Ma Marco Codebò va oltre tutto questo, supera i confini della narrazione e ci sorprende, spezzando la trama a metà e rivelandoci che quello che avevamo imparato a conoscere non è altro che un’illusione. Lo scenario si sposta e scopriamo che ciò a cui ci eravamo appassionati non esiste, è solo il frutto della fantasia di uno scrittore, uno scrittore emergente, uno scrittore scomparso nel nulla per giunta…
 
Un romanzo nel romanzo dunque, oppure no?
Forse c’è dell’altro, forse è tutta una finzione inscenata ad arte per proteggere una verità inconfessabile, un segreto che deve restare nell’ombra, ma che, allo stesso tempo, chiede con insistenza di essere rivelato.
A metà fra thriller e noir con qualche simpatica spruzzata di commedia, il libro si presenta come un interessante esercizio di stile, disarmante nella sua semplicità, eppure estremamente complesso: una serie di messaggi da decodificare, nascosti tra le frasi, tra le parole che sfuggono, che si perdono, una continua scoperta che si scompone e ricompone man mano che il racconto procede e sembra avvicinarsi alla fine.
 
Un linguaggio sperimentale, una scrittura rapida, schietta, colloquiale priva di inutili orpelli, caratterizzata da una voluta povertà di punteggiatura, pochi incisi e dialoghi brevi, un flusso di coscienza che si snoda pagina dopo pagina regalandoci un’esperienza di lettura unica.
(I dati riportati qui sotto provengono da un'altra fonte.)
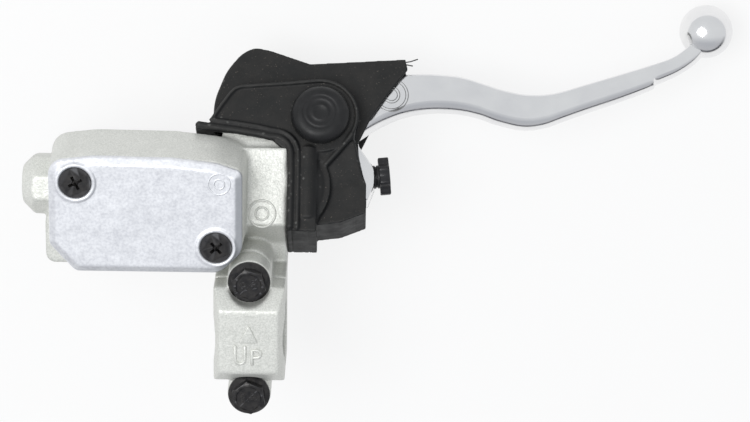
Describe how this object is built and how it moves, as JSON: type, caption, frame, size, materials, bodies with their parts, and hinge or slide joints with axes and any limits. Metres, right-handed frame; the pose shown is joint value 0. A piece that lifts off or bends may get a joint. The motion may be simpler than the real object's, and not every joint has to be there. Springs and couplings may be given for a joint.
{
  "type": "brake master cylinder",
  "caption": "Front brake master cylinder with built-in fluid reservoir, bar clamp, rubber-covered pivot and curved ball-end lever.",
  "frame": {"origin": "centre of the handlebar clamp bore, midway along its width", "axes": "+X along the handlebar towards the lever's ball end, +Y forward away from the rider, +Z square to the reservoir cover"},
  "size_m": [0.2269, 0.1193, 0.0747],
  "materials": {
    "body_paint": "satin",
    "raw_cast": "satin",
    "black_steel": "satin",
    "black_rubber": "matte",
    "boot_rubber": "matte",
    "stainless": "satin",
    "polished_lever": "polished",
    "bronze": "satin",
    "black_anodised": "satin",
    "piston_alloy": "satin",
    "spring_steel": "satin"
  },
  "bodies": {
    "body": {"body_casting": "body_paint", "reservoir_cover": "raw_cast", "cover_screws": "black_steel", "reservoir_diaphragm": "black_rubber", "float_plate": "stainless", "clamp_cap": "body_paint", "clamp_bolts": "black_steel", "pivot_bolt": "stainless", "pivot_nut": "stainless", "return_spring": "spring_steel", "stop_washer": "stainless", "snap_ring": "spring_steel", "dust_boot": "black_rubber", "lever_boot": "boot_rubber"},
    "lever": {"brake_lever": "polished_lever", "lever_bush": "bronze", "adjuster_sleeve": "stainless"},
    "knob": {"adjuster_knob": "black_anodised"},
    "pin": {"push_pin": "stainless"},
    "piston": {"piston": "piston_alloy", "secondary_seal": "black_rubber", "primary_cup": "black_rubber", "spring_seat": "stainless"}
  },
  "joints": [
    {"name": "lever_pivot", "type": "hinge", "parent": "body", "child": "lever", "pos_m": [0.0213, 0.05672, -0.0297], "axis": [0, -0.5878, -0.809], "range_deg": [0, 13.5], "stiffness_Nm_per_rad": 1.5, "springref_deg": -5.73},
    {"name": "piston_slide", "type": "slide", "parent": "body", "child": "piston", "axis": [-1, 0, 0], "range_m": [0, 0.0055], "deforming": ["return_spring", "dust_boot"]},
    {"name": "adjuster_turn", "type": "hinge", "parent": "lever", "child": "knob", "pos_m": [0.0418, 0.04394, -0.02041], "axis": [0.9945, 0.0846, -0.0614], "range_deg": [0, 720]},
    {"name": "pin_reach", "type": "slide", "parent": "lever", "child": "pin", "axis": [0.9945, 0.0846, -0.0614], "range_m": [0, 0.002]}
  ],
  "couplings": [
    {"joint": "piston_slide", "follows": "lever_pivot", "m_per_rad": 0.0183},
    {"joint": "adjuster_turn", "follows": "pin_reach", "rad_per_m": 6283.2}
  ]
}
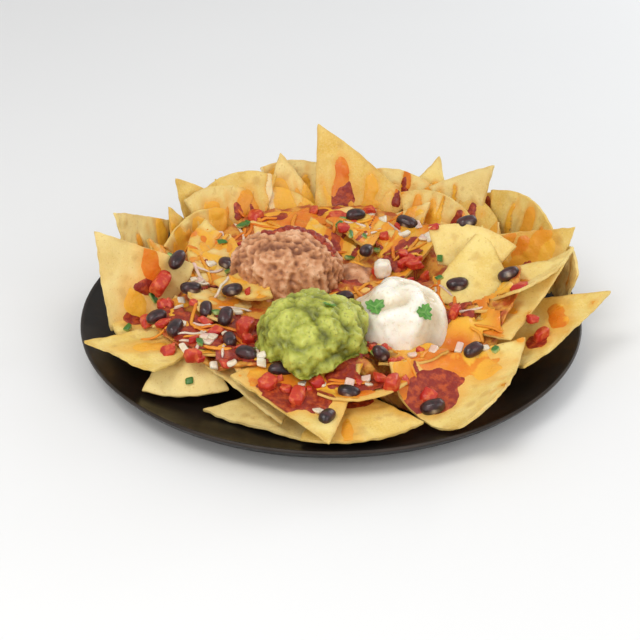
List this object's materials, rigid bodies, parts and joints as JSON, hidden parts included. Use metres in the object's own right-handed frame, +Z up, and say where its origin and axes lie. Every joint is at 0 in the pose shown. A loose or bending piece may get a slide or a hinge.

E se nella prima parte, a dominare sono l’aspetto narrativo e quello descrittivo, nella seconda la riflessione prende il sopravvento e l’autore ci offre un appassionato e accorato elogio di quell’arte della memoria che ognuno dovrebbe imparare a coltivare, quell’intima dimensione del ricordo che accomuna ogni essere umano e ci rende vivi giorno dopo giorno.
 
La scrittura diventa strumento di lavoro, strumento di indagine. Il lettore è chiamato al difficile compito di analizzare e interpretare i fatti aiutando i personaggi a sbrogliare la matassa di dubbi che aleggia sulla trama e diventando egli stesso un personaggio del racconto. È chiamato a far luce sui molteplici indizi disseminati nel testo, a ricomporre il mosaico, a trovare le risposte, ma anche a porre le domande.
Ed è questa la cosa straordinaria, il ruolo assolutamente centrale che il lettore assume, è lui il vero protagonista, un protagonista inconsapevole e, proprio per questo, meravigliosamente imparziale.